# Lures from the surf



## gulfdreamin (Jul 7, 2008)

I know about the gotchas but are there any other lures to throw? Thought there might be some kind of jigs or maybe some kind of plastics ??????


----------



## reelfinatical (Sep 30, 2007)

pompano jigs

depending where you surf fish at ->bubble rigs & a shiney spoon


----------



## Linda (Oct 2, 2007)

There's a new castable clark spoon thats awsome for spanish and probably pomps when there feeding on minnows.


----------



## reelfinatical (Sep 30, 2007)

> *Linda&Ernie (9/1/2008)*There's a new castable clark spoon


ooo - tell me more..... !! WherecanI find these??


----------



## Baitcaster (Oct 4, 2007)

http://www.seastriker.com/clarkspoon/clarkspoon_files/clarkcaster.htm


----------



## reelfinatical (Sep 30, 2007)

Interesting. Thanks for the link Baitcaster!


----------



## Baitcaster (Oct 4, 2007)

good luck !


----------



## Charlie2 (Oct 2, 2007)

Rats!



I had a post all figured out and it was eaten up by the Internet, somehow so here it goes again.

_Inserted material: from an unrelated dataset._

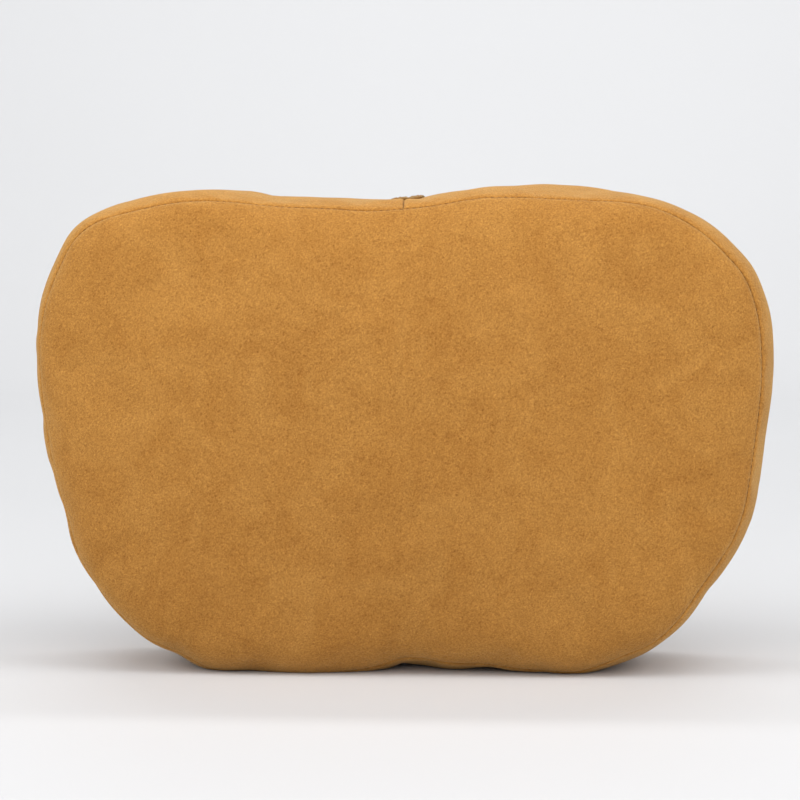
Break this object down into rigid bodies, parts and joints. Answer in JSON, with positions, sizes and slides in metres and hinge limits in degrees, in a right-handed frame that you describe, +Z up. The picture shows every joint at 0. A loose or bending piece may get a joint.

When I hear about lures from the sand, I immediately think about jigs. You can catch everything on a jig!



I use jigs from 1/4 to 1 1/2 oz; the smaller for Pompano, but don't bet on it. I have caught some rather large fish with tiny jigs and vice versa. Be Prepared!



I use yellow, white, yellow/white, chartreuse and hot pink in that order.



I use bucktail, nylon, nylure even none with a shrimp or mullet sweetener.



Keep it working on or near the bottom unless casting into a school of fish working the top.



I have used spoons and plugs in the past but keep coming back to jigs. I will hear about a 'magic' lure and try it out of curiosity. You can never tell.



Hope this helps. JMHO C2


----------



## Sharker (Aug 6, 2008)

I've been smoking the spanish, blues, and skippys up in the surf on the smaller size silver krocodile spoons. Floro vs wire makes a big difference when the water is clean and calm. Work it fast and erratic just under the surface.


----------